▶ INFORMATION PROVIDED
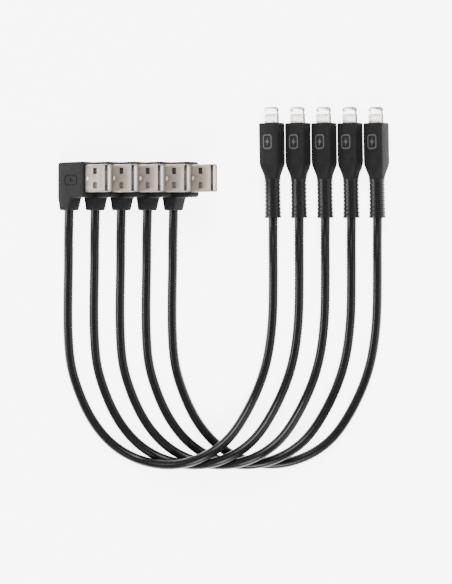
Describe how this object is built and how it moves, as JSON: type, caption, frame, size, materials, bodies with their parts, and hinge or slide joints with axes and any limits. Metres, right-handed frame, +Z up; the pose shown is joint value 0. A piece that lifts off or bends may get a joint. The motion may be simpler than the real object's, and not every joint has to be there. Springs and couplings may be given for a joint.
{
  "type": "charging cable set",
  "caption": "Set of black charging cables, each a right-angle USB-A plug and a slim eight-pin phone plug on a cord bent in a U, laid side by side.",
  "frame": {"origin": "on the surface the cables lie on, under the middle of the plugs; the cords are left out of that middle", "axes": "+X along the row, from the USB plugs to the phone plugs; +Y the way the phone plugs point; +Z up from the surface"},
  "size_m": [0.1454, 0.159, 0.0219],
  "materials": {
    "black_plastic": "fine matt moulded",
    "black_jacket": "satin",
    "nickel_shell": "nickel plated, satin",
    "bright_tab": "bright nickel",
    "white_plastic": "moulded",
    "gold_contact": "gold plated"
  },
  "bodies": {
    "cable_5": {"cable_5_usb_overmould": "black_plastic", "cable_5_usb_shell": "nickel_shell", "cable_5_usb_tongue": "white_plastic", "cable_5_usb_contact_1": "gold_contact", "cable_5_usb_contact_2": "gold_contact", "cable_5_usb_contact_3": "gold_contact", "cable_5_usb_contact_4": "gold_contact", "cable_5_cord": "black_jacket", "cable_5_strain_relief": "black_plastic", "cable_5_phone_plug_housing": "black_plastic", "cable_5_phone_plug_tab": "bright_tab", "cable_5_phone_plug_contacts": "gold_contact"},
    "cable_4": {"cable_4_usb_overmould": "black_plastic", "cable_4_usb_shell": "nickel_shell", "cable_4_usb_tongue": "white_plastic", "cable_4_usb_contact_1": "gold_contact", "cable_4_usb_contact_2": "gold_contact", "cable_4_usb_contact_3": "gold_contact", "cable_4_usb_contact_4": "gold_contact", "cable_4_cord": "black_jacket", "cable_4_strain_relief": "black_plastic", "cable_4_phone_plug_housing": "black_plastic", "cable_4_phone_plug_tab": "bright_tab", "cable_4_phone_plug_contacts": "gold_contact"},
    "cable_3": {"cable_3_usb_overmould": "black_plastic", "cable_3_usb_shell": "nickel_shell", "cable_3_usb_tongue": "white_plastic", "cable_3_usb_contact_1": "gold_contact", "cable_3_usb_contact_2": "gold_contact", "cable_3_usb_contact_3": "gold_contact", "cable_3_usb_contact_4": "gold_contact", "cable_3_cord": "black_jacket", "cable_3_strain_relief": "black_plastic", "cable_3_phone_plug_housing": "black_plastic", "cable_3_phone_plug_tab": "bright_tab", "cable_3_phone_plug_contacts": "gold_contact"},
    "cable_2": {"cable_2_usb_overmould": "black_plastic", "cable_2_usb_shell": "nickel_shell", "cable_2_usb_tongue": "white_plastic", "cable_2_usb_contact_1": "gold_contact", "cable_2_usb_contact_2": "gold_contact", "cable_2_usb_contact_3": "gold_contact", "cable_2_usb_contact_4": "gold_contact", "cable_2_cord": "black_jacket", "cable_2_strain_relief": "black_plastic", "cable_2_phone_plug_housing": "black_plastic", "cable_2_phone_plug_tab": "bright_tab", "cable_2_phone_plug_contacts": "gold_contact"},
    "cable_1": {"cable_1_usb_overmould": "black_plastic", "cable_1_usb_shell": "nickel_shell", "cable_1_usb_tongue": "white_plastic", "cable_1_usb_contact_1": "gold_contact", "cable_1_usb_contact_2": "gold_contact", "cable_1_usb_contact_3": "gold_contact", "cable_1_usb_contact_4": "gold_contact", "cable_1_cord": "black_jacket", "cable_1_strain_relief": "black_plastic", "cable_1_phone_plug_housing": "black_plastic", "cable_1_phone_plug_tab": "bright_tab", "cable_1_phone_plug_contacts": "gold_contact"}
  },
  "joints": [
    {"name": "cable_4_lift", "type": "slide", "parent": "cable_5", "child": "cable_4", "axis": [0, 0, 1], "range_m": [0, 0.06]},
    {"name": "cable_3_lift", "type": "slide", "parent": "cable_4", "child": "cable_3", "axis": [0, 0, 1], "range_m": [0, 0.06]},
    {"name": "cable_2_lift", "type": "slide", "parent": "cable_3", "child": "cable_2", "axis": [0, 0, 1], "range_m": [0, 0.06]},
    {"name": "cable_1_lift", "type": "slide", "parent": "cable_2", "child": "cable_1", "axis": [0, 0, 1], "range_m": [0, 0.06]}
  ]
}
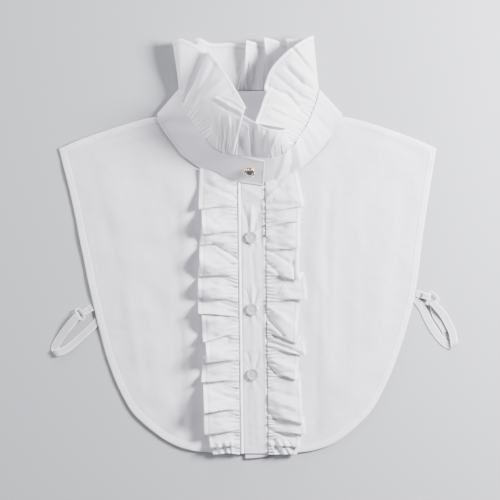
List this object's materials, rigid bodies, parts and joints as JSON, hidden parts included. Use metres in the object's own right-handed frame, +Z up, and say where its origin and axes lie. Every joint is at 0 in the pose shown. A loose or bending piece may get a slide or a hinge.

▶ WORK TO COMPLETE
Copy out each line exactly as written.

▶ TASK RESPONSE
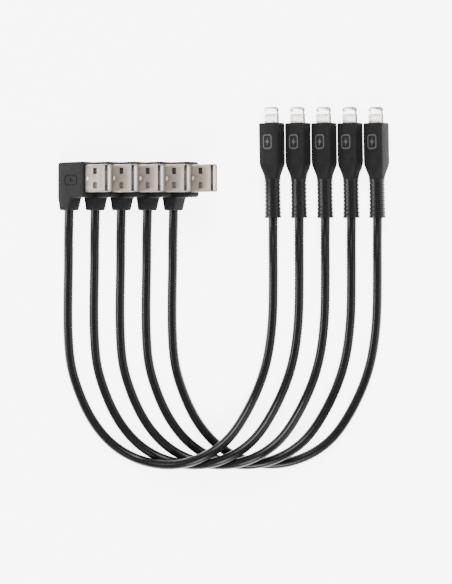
Describe how this object is built and how it moves, as JSON: type, caption, frame, size, materials, bodies with their parts, and hinge or slide joints with axes and any limits. Metres, right-handed frame, +Z up; the pose shown is joint value 0. A piece that lifts off or bends may get a joint. The motion may be simpler than the real object's, and not every joint has to be there. Springs and couplings may be given for a joint.
{
  "type": "charging cable set",
  "caption": "Set of black charging cables, each a right-angle USB-A plug and a slim eight-pin phone plug on a cord bent in a U, laid side by side.",
  "frame": {"origin": "on the surface the cables lie on, under the middle of the plugs; the cords are left out of that middle", "axes": "+X along the row, from the USB plugs to the phone plugs; +Y the way the phone plugs point; +Z up from the surface"},
  "size_m": [0.1454, 0.159, 0.0219],
  "materials": {
    "black_plastic": "fine matt moulded",
    "black_jacket": "satin",
    "nickel_shell": "nickel plated, satin",
    "bright_tab": "bright nickel",
    "white_plastic": "moulded",
    "gold_contact": "gold plated"
  },
  "bodies": {
    "cable_5": {"cable_5_usb_overmould": "black_plastic", "cable_5_usb_shell": "nickel_shell", "cable_5_usb_tongue": "white_plastic", "cable_5_usb_contact_1": "gold_contact", "cable_5_usb_contact_2": "gold_contact", "cable_5_usb_contact_3": "gold_contact", "cable_5_usb_contact_4": "gold_contact", "cable_5_cord": "black_jacket", "cable_5_strain_relief": "black_plastic", "cable_5_phone_plug_housing": "black_plastic", "cable_5_phone_plug_tab": "bright_tab", "cable_5_phone_plug_contacts": "gold_contact"},
    "cable_4": {"cable_4_usb_overmould": "black_plastic", "cable_4_usb_shell": "nickel_shell", "cable_4_usb_tongue": "white_plastic", "cable_4_usb_contact_1": "gold_contact", "cable_4_usb_contact_2": "gold_contact", "cable_4_usb_contact_3": "gold_contact", "cable_4_usb_contact_4": "gold_contact", "cable_4_cord": "black_jacket", "cable_4_strain_relief": "black_plastic", "cable_4_phone_plug_housing": "black_plastic", "cable_4_phone_plug_tab": "bright_tab", "cable_4_phone_plug_contacts": "gold_contact"},
    "cable_3": {"cable_3_usb_overmould": "black_plastic", "cable_3_usb_shell": "nickel_shell", "cable_3_usb_tongue": "white_plastic", "cable_3_usb_contact_1": "gold_contact", "cable_3_usb_contact_2": "gold_contact", "cable_3_usb_contact_3": "gold_contact", "cable_3_usb_contact_4": "gold_contact", "cable_3_cord": "black_jacket", "cable_3_strain_relief": "black_plastic", "cable_3_phone_plug_housing": "black_plastic", "cable_3_phone_plug_tab": "bright_tab", "cable_3_phone_plug_contacts": "gold_contact"},
    "cable_2": {"cable_2_usb_overmould": "black_plastic", "cable_2_usb_shell": "nickel_shell", "cable_2_usb_tongue": "white_plastic", "cable_2_usb_contact_1": "gold_contact", "cable_2_usb_contact_2": "gold_contact", "cable_2_usb_contact_3": "gold_contact", "cable_2_usb_contact_4": "gold_contact", "cable_2_cord": "black_jacket", "cable_2_strain_relief": "black_plastic", "cable_2_phone_plug_housing": "black_plastic", "cable_2_phone_plug_tab": "bright_tab", "cable_2_phone_plug_contacts": "gold_contact"},
    "cable_1": {"cable_1_usb_overmould": "black_plastic", "cable_1_usb_shell": "nickel_shell", "cable_1_usb_tongue": "white_plastic", "cable_1_usb_contact_1": "gold_contact", "cable_1_usb_contact_2": "gold_contact", "cable_1_usb_contact_3": "gold_contact", "cable_1_usb_contact_4": "gold_contact", "cable_1_cord": "black_jacket", "cable_1_strain_relief": "black_plastic", "cable_1_phone_plug_housing": "black_plastic", "cable_1_phone_plug_tab": "bright_tab", "cable_1_phone_plug_contacts": "gold_contact"}
  },
  "joints": [
    {"name": "cable_4_lift", "type": "slide", "parent": "cable_5", "child": "cable_4", "axis": [0, 0, 1], "range_m": [0, 0.06]},
    {"name": "cable_3_lift", "type": "slide", "parent": "cable_4", "child": "cable_3", "axis": [0, 0, 1], "range_m": [0, 0.06]},
    {"name": "cable_2_lift", "type": "slide", "parent": "cable_3", "child": "cable_2", "axis": [0, 0, 1], "range_m": [0, 0.06]},
    {"name": "cable_1_lift", "type": "slide", "parent": "cable_2", "child": "cable_1", "axis": [0, 0, 1], "range_m": [0, 0.06]}
  ]
}
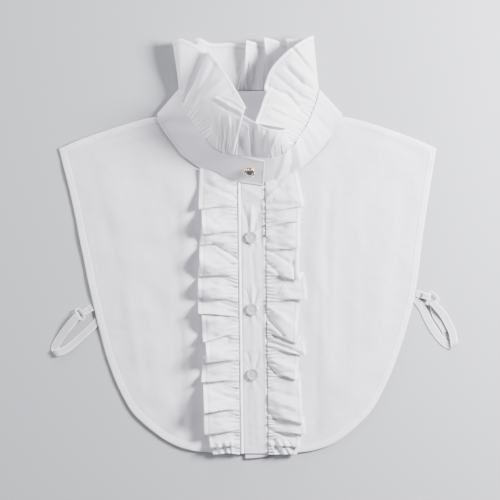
List this object's materials, rigid bodies, parts and joints as JSON, hidden parts included. Use metres in the object's own right-handed frame, +Z up, and say where its origin and axes lie. Every joint is at 0 in the pose shown. A loose or bending piece may get a slide or a hinge.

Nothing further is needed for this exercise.